The largest randomized study of breastfeeding ever conducted reports that breastfeeding raises children’s IQs and improves their academic performance, a McGill researcher and his team have found.
In an article titled, Breastfeeding and Child Cognitive Development, published in the current issue of the Archives of General Psychiatry, Dr. Michael S. Kramer, Scientific Director of the Canadian Institutes of Health Research (CIHR), Institute of Human Development, Child and Youth Health (IHDCYH), reports the results from following the same group of 14,000 children for 6.5 years.
"Our study provides the strongest evidence to date that prolonged and exclusive breastfeeding makes kids smarter," said Kramer, a Professor of Pediatrics and of Epidemiology & Biostatistics in the McGill University Faculty of Medicine and lead investigator in the study.

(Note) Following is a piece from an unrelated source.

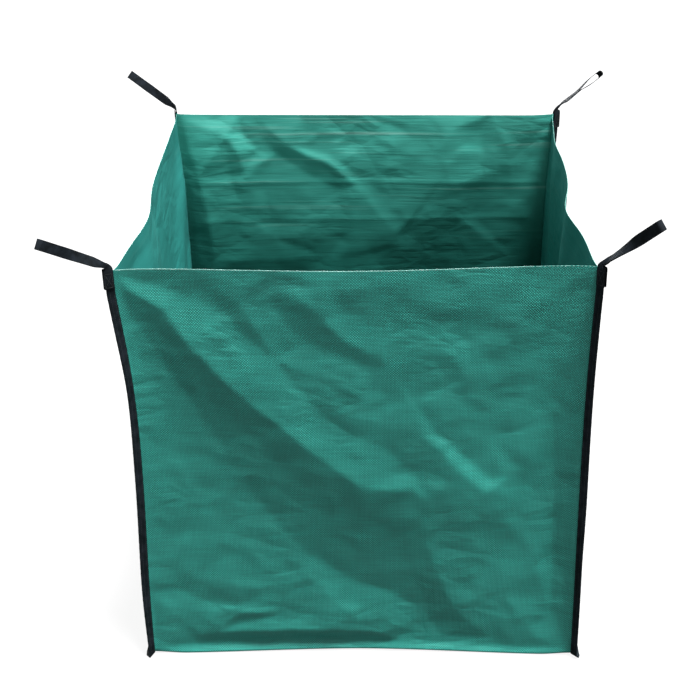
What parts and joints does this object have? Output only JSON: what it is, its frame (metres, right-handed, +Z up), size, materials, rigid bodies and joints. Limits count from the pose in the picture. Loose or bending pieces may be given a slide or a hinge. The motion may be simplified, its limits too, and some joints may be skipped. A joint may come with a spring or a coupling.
{
  "type": "garden waste bag",
  "caption": "Open-topped square bag of woven tape fabric for garden waste, with bound outward seams and a webbing lifting loop at each top corner.",
  "frame": {"origin": "on the floor, under the middle of the base", "axes": "+Z up out of the open top; -Y is the front wall and +Y the back wall, which are one sheet with the base; +X is the right side panel"},
  "size_m": [1.1631, 1.1553, 1.0349],
  "materials": {
    "green_fabric": "matt woven polypropylene tape cloth, coated and a little glossier inside",
    "black_tape": "matt woven binding tape",
    "black_webbing": "matt woven webbing with a faint sheen"
  },
  "bodies": {
    "root": {"front_base_back_sheet": "green_fabric", "left_side_panel": "green_fabric", "right_side_panel": "green_fabric", "left_seam_binding": "black_tape", "right_seam_binding": "black_tape", "front_left_loop": "black_webbing", "front_right_loop": "black_webbing", "back_left_loop": "black_webbing", "back_right_loop": "black_webbing"}
  },
  "joints": []
}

Kramer and his colleagues evaluated the children in 31 Belarusian hospitals and clinics. Half the mothers were exposed to an intervention that encouraged prolonged and exclusive breastfeeding. The remaining half continued their usual maternity hospital and outpatient pediatric care and follow-up. This allowed the researchers to measure the effect of breastfeeding on the children’s cognitive development without the results being biased by differences in factors such as the mother’s intelligence or her way of interacting with her baby.
The children’s cognitive ability was assessed by IQ tests administered by the children’s pediatricians and by their teachers’ ratings of their academic performance in reading, writing, mathematics and other subjects. Both sets of measures were significantly higher in the group randomized to the breastfeeding promotion intervention.
"The effect of breastfeeding on brain development and intelligence has long been a popular and hotly debated topic,” says Dr. Kramer. "While most studies have been based on association, however, we can now make a causal inference between breastfeeding and intelligence – because of the randomized design of our study.”
The study was funded by the Canadian Institutes of Health Research.